Creamy Pasta with Roasted Cherry Tomatoes

Ingredients

  • ROASTED CHERRY TOMATOES: 
    • 4 tablespoons olive oil
    • 2 pints cherry tomatoes, halved
    • 4 large cloves garlic, minced
    • Salt & pepper, to taste
  • CREAMY GOAT CHEESE PASTA:
    • 16 oz Mueller’s Fettuccine
    • 2 tablespoons olive oil
    • 4 cloves garlic, minced
    • 8 oz dry white wine (or chicken broth)
    • 8 oz herbed goat cheese, crumbled
    • Salt and pepper, to taste
    • Fresh basil, chiffonade

Directions

  1. Preheat oven to 400°F. Line a baking sheet with parchment paper.
  2. In a large bowl, toss together olive oil, cherry tomatoes, garlic, salt and pepper. 
  3. Transfer to prepared baking sheet.
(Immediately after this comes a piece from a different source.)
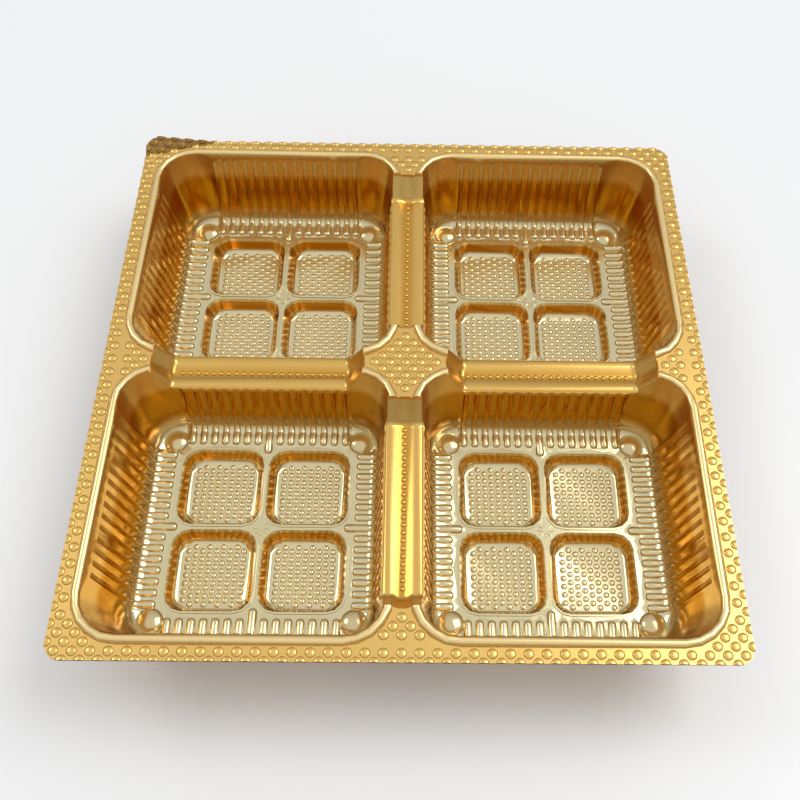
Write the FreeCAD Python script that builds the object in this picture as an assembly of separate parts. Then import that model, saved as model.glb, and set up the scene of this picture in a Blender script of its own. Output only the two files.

Bake for 20-25 minutes, or until tomatoes are soft and very fragrant.
  4. While tomatoes are roasting, bring water to boil in a stock pot for pasta. Cook pasta until al dente, according to package directions and drain. 
  5. While pasta cooks, heat a large saute pan over medium heat, heat olive oil. Add garlic, cooking for 30 seconds. 
  6. Add goat cheese and white wine, stirring until goat cheese is melted. Season with salt and pepper. 
  7. Bring sauce to a simmer and cook for 1 minute. Add cooked fettuccine noodles, tossing well to coat. 
  8. Serve topped with roasted cherry tomatoes and sprinkle with fresh basil.